The model takes as inputs:
- Precipitation data, which should be remapped using the grid specifications in
mygrid.txt
. - Evaporation data
input_data/evap
- Information on soil classes, land use, basin and lake shapefiles
input_data/CN
andinput_data/shapefiles
- Outflow
- observational run: semi-observational outflow
input_data/outflow
- attribution runs: calculated by the model using the Agreed Curve.
- observational run: semi-observational outflow
The model is based on the MATLAB version from Vanderkelen et al. 2018, HESS, "Modelling the water balance of Lake Victoria".
For ease of reproducibility, all data necessary to run the WBM, except for precipitation data, are provided in this GitHub repository.

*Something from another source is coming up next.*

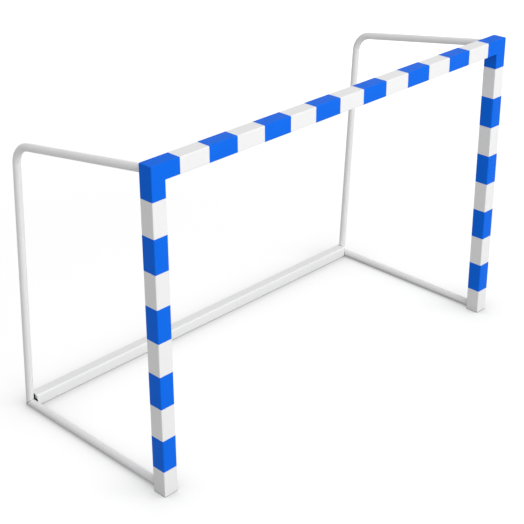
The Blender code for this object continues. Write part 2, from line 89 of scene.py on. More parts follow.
class Run(Enum):
    """Which way a member of the square frame runs."""

    UPRIGHT = "upright"
    ACROSS = "across"

    @property
    def axis(self) -> int:
        """Number of the axis along the member."""
        return 2 if self is Run.UPRIGHT else 0

    def place(self, across: float, back: float, along: float) -> Vector:
        """Turn a member's own coordinates into a point of the goal."""
        return Vector((across, back, along) if self is Run.UPRIGHT else (along, back, across))


@dataclass(frozen=True)
class Layout:
    """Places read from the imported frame, with the sizes of the tubes behind it.

    Depths are from the front faces of the posts and heights from the floor.
    """

    post_x: float
    front_y: float
    back_y: float
    bar_z: float
    rear_bar_front: float
    rear_bar_top: float
    bend_depth: float = 1.025
    bend_height: float = 1.487
    bend_radius: float = 0.120
    foot_depth: float = 1.1065
    tube: float = 0.040
    plate: float = 0.005
    fit: float = 0.0003

    @classmethod
    def from_frame(cls) -> "Layout":
        """Read the places of the corner and the rear bar.

        Returns:
            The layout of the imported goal.
        """
        low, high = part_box("corner_right")
        bar_low, bar_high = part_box("rear_bar")
        half = (high.y - low.y) / 2
        return cls(high.x - half, low.y, high.y, high.z - half, bar_low.y, bar_high.z)

    @property
    def half(self) -> float:
        """Half of the square profile."""
        return (self.back_y - self.front_y) / 2

    @property
    def middle_y(self) -> float:
        """Middle of the square profile in depth."""
        return (self.front_y + self.back_y) / 2

    def hoop_corner(self, side: Side) -> Vector:
        """Where the straight runs of a hoop would meet."""
        return Vector((side.value * self.post_x, self.front_y + self.bend_depth, self.bend_height))

    def plate_middle(self, side: Side) -> Vector:
        """Where a hoop's middle line meets the back of its corner."""
        return Vector((side.value * self.post_x, self.back_y, self.bar_z))

    def hoop_foot(self, side: Side) -> Vector:
        """Where a hoop's middle line meets the middle line of its ground tube."""
        return Vector((side.value * self.post_x, self.front_y + self.foot_depth, self.tube / 2))

    def hoop_up(self, side: Side) -> Vector:
        """Direction of a hoop's upright run."""
        return (self.hoop_corner(side) - self.hoop_foot(side)).normalized()

    def mitre_normal(self, side: Side) -> Vector:
        """Normal of the plane in which a hoop and its ground tube meet, towards the hoop."""
        return (self.hoop_up(side) - Vector((0.0, -1.0, 0.0))).normalized()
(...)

lakevic-eea-wbm/input-data/
and lakevic-eea-wbm/modified_data
contain:
- Evaporation data
input_data/evap
from Vanderkelen et al. 2018, originally from Thiery et al. 2015 - Information on soil classes and land cover
input_data/CN
from Vanderkelen et al. 2018, originally from JRC and Dewitte et al. 2013 - basin and lake shapefiles
input_data/shapefiles
from Vanderkelen et al. 2018 and Harvard dataverse - Outflow
input_data/outflow
which is a combination of data from Vanderkelen et al. 2018 and new in situ data.
lakevic-eea-analysis
contains the analysis scripts used in the attribution study.
Scripts are divided into sections which correspond to the different sections of the analysis in the paper:
- preprocessing
- analysis of observational precipitation data
- lake levels analysis and interpolation
- event definition
- evaluation of the WBM
- analysis of WB drivers
- GCM evaluation
- statistical fits for attribution and synthesis
All data necessary to reproduce analyses are archived on Zenodo (here, DOI: 10.5281/zenodo.8229505).
For ease of reproducibility, data necessary to run the water balance model is also provided in this repo.
Version November 2023
Rosa Pietroiusti
Pietroiusti, R., Vanderkelen, I., Otto, F. E. L., Barnes, C., Temple, L., Akurut, M., Bally, P., van Lipzig, N. P. M., and Thiery, W.: Possible role of anthropogenic climate change in the record-breaking 2020 Lake Victoria levels and floods, EGUsphere [preprint], https://doi.org/10.5194/egusphere-2023-1827, 2023.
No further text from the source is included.